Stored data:
<<<<
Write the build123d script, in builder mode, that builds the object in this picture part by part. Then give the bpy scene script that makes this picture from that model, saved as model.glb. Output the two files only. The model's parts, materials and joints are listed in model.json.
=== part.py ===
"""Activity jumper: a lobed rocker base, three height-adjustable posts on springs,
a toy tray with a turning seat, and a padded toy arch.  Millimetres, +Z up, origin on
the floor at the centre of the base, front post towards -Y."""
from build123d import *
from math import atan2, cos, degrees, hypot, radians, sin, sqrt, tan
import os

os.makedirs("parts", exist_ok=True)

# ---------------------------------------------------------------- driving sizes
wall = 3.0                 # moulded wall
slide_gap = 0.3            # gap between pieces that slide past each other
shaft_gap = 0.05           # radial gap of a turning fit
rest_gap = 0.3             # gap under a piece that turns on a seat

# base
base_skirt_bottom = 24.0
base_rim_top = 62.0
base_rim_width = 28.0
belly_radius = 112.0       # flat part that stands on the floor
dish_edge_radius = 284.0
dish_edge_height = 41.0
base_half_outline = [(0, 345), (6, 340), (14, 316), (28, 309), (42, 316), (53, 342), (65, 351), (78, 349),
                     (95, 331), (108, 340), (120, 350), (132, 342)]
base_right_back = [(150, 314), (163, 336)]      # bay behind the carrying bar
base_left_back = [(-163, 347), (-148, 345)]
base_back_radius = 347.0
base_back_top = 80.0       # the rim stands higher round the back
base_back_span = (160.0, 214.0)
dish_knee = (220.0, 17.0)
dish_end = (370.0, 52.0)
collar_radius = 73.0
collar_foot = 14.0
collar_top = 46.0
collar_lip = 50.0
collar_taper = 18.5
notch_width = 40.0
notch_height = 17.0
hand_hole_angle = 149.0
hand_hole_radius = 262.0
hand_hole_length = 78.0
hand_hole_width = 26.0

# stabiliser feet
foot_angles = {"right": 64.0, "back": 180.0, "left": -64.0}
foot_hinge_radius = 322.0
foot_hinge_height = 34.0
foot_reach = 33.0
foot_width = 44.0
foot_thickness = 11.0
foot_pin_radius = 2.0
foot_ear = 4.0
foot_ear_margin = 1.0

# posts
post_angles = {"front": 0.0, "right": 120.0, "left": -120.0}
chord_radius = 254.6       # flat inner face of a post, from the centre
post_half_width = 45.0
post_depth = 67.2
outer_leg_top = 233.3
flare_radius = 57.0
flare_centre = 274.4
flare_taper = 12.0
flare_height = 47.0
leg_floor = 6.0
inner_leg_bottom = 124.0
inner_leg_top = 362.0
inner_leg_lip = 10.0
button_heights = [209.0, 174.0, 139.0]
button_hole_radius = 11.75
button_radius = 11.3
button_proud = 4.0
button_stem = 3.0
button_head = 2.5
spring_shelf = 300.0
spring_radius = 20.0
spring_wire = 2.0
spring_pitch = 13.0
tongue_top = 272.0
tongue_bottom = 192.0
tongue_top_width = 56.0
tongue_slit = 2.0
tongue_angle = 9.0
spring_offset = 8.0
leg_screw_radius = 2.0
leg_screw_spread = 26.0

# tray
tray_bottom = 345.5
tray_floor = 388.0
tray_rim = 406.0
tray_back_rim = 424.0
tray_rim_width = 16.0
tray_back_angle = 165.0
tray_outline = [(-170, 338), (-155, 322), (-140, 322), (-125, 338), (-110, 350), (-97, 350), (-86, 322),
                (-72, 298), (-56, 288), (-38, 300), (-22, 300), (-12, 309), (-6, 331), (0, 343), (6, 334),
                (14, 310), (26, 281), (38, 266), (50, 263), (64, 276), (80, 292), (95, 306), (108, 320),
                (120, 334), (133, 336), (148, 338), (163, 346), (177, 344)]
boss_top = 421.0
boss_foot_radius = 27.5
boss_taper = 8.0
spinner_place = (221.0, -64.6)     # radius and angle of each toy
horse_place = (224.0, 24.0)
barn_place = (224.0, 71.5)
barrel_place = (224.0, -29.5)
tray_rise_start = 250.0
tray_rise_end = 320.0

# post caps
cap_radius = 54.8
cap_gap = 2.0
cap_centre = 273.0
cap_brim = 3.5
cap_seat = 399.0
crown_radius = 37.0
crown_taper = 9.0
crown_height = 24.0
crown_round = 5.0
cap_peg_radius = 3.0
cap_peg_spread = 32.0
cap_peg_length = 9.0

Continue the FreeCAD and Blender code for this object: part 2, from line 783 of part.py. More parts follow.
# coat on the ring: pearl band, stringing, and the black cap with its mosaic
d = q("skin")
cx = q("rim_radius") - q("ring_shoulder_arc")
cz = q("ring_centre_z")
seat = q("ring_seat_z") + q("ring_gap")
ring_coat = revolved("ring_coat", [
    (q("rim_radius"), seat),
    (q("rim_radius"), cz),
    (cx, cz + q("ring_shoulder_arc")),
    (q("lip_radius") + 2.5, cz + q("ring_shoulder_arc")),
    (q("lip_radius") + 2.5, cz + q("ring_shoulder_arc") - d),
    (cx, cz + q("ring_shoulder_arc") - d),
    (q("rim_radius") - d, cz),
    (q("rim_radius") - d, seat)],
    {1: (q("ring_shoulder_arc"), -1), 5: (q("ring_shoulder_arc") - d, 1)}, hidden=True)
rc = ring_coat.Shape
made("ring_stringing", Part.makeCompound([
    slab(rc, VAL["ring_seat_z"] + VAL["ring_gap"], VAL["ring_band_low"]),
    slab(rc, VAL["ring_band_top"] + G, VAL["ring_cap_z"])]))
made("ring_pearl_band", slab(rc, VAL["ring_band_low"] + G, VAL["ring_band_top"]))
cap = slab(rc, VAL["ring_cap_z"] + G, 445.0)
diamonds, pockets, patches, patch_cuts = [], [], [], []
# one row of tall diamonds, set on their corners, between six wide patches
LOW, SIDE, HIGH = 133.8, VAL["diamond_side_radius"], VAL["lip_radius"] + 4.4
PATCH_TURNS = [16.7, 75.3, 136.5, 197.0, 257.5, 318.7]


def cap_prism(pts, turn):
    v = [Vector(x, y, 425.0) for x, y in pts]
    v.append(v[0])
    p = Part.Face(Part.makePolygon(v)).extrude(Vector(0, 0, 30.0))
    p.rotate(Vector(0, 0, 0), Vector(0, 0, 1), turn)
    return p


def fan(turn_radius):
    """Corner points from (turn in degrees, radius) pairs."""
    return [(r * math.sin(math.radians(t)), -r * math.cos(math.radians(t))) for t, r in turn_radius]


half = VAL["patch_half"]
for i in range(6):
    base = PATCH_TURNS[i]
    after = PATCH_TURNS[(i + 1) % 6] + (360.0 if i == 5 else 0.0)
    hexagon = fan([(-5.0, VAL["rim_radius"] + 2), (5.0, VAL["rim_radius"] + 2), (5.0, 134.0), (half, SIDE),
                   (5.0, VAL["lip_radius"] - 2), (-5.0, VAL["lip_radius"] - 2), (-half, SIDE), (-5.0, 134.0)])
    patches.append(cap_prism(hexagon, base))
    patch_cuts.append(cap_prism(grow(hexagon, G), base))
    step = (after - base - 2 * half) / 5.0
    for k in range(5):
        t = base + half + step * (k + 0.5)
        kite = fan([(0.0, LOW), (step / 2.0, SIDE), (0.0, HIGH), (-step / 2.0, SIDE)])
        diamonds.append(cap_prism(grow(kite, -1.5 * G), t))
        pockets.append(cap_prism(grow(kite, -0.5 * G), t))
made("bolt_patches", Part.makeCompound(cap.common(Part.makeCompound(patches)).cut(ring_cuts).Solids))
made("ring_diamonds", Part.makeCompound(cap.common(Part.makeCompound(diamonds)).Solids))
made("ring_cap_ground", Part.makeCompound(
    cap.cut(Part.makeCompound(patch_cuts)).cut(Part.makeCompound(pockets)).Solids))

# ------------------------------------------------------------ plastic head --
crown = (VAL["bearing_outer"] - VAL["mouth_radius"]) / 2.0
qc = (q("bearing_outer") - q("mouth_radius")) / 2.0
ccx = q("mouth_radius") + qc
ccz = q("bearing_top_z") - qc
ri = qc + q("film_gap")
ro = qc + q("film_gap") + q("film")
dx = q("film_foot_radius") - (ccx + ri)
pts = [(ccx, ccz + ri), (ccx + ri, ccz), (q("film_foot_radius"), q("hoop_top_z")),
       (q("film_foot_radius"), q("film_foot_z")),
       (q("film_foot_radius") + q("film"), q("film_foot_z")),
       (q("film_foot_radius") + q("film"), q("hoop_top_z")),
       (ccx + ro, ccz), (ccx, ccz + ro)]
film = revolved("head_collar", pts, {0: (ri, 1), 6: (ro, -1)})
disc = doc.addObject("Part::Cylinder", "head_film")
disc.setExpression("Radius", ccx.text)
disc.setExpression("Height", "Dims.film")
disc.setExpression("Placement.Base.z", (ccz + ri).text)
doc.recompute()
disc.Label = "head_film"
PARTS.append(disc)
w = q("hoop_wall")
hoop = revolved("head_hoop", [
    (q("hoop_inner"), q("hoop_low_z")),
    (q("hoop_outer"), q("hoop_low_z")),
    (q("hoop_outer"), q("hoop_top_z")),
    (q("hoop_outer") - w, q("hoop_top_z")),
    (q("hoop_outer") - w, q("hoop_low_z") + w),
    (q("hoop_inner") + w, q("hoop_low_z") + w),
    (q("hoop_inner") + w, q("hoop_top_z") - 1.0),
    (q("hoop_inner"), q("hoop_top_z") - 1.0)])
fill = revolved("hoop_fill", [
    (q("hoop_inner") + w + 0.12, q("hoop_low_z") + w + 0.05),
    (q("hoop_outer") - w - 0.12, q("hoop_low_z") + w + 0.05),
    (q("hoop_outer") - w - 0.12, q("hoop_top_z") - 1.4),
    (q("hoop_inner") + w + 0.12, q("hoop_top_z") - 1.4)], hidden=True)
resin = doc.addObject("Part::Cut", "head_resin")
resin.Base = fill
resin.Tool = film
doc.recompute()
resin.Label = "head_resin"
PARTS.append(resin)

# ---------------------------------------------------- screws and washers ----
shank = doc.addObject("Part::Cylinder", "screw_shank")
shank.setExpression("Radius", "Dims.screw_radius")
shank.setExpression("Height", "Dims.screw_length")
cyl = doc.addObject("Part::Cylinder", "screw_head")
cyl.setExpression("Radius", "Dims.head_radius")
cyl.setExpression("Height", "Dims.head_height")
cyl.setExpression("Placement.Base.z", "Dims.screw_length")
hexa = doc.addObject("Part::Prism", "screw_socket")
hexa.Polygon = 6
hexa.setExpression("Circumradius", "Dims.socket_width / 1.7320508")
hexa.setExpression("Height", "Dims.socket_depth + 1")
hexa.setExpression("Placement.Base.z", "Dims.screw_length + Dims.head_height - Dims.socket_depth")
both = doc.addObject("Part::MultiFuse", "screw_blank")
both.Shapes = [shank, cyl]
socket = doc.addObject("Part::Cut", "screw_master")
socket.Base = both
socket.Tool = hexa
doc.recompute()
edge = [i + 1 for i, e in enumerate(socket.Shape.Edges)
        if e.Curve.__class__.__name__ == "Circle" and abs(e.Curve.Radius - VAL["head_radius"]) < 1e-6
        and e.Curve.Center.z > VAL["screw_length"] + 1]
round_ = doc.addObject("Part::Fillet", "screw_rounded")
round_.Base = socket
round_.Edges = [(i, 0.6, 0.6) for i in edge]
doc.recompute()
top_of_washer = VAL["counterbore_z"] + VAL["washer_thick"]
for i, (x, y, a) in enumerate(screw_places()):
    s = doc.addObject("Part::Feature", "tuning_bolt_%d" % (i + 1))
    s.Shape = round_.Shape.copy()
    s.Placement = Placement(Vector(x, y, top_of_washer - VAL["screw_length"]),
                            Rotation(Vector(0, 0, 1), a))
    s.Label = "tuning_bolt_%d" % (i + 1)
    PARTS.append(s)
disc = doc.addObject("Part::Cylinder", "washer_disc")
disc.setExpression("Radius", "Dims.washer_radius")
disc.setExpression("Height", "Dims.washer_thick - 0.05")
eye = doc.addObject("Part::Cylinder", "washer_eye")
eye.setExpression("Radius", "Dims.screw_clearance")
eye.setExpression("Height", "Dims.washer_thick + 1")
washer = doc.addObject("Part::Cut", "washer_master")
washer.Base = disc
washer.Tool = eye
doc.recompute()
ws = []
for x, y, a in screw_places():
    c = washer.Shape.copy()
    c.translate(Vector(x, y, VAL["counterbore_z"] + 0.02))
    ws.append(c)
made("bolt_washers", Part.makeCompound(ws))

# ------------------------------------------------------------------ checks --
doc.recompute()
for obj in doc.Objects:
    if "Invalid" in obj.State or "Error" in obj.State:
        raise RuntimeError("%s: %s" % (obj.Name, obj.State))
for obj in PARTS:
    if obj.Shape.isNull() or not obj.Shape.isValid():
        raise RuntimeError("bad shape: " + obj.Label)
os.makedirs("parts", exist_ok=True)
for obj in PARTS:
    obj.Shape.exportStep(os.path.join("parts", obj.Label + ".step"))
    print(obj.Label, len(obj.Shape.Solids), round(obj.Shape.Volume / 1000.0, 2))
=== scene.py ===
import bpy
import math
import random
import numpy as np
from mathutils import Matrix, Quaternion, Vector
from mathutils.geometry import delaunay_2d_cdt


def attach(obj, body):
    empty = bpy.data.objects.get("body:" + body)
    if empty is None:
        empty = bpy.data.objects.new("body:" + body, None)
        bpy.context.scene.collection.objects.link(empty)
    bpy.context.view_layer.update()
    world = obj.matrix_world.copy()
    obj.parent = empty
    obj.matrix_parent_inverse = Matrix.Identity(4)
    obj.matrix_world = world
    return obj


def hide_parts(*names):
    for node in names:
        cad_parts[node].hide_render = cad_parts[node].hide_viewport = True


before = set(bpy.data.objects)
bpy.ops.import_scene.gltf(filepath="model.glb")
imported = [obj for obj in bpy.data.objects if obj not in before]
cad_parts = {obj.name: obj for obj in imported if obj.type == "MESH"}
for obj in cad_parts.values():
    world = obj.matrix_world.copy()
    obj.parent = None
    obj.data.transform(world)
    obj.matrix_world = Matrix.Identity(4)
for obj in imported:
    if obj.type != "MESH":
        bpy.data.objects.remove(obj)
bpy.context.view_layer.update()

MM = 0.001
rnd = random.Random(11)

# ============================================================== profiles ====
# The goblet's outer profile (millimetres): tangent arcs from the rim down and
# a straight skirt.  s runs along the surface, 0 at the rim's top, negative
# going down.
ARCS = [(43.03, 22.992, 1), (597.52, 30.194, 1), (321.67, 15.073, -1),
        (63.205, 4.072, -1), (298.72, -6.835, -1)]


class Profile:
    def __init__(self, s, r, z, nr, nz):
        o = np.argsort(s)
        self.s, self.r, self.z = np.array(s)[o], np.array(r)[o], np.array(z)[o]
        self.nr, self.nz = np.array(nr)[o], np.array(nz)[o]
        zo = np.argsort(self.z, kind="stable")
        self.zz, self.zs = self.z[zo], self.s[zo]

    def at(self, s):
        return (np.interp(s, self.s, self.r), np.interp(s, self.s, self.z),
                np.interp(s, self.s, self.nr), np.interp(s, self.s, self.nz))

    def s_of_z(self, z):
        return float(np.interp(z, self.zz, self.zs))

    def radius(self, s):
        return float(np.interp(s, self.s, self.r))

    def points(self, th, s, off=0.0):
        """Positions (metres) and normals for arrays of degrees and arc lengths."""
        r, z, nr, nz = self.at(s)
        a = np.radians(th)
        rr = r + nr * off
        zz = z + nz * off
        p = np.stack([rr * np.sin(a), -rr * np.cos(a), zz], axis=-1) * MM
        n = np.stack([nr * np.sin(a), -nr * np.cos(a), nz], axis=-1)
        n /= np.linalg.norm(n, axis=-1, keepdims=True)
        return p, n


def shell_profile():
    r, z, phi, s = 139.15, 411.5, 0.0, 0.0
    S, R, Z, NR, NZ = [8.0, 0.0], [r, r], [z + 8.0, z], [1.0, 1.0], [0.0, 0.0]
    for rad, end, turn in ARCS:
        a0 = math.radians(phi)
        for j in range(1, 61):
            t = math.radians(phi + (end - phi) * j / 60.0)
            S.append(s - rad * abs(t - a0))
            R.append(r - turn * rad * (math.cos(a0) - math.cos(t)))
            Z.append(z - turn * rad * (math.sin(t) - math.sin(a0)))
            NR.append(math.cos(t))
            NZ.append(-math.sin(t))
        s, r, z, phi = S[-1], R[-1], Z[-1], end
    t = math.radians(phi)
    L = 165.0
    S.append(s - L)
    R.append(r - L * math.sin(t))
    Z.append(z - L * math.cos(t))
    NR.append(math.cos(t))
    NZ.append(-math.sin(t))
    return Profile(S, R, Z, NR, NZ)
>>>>
--- TO DO ---
The line with "washer.Base = disc" marks the start and the line with "obj.data.transform(world)" marks the end; transcribe every line in that stretch, unchanged.

--- RESULT OF THE EXERCISE ---
washer.Base = disc
washer.Tool = eye
doc.recompute()
ws = []
for x, y, a in screw_places():
    c = washer.Shape.copy()
    c.translate(Vector(x, y, VAL["counterbore_z"] + 0.02))
    ws.append(c)
made("bolt_washers", Part.makeCompound(ws))

# ------------------------------------------------------------------ checks --
doc.recompute()
for obj in doc.Objects:
    if "Invalid" in obj.State or "Error" in obj.State:
        raise RuntimeError("%s: %s" % (obj.Name, obj.State))
for obj in PARTS:
    if obj.Shape.isNull() or not obj.Shape.isValid():
        raise RuntimeError("bad shape: " + obj.Label)
os.makedirs("parts", exist_ok=True)
for obj in PARTS:
    obj.Shape.exportStep(os.path.join("parts", obj.Label + ".step"))
    print(obj.Label, len(obj.Shape.Solids), round(obj.Shape.Volume / 1000.0, 2))
=== scene.py ===
import bpy
import math
import random
import numpy as np
from mathutils import Matrix, Quaternion, Vector
from mathutils.geometry import delaunay_2d_cdt


def attach(obj, body):
    empty = bpy.data.objects.get("body:" + body)
    if empty is None:
        empty = bpy.data.objects.new("body:" + body, None)
        bpy.context.scene.collection.objects.link(empty)
    bpy.context.view_layer.update()
    world = obj.matrix_world.copy()
    obj.parent = empty
    obj.matrix_parent_inverse = Matrix.Identity(4)
    obj.matrix_world = world
    return obj


def hide_parts(*names):
    for node in names:
        cad_parts[node].hide_render = cad_parts[node].hide_viewport = True


before = set(bpy.data.objects)
bpy.ops.import_scene.gltf(filepath="model.glb")
imported = [obj for obj in bpy.data.objects if obj not in before]
cad_parts = {obj.name: obj for obj in imported if obj.type == "MESH"}
for obj in cad_parts.values():
    world = obj.matrix_world.copy()
    obj.parent = None
    obj.data.transform(world)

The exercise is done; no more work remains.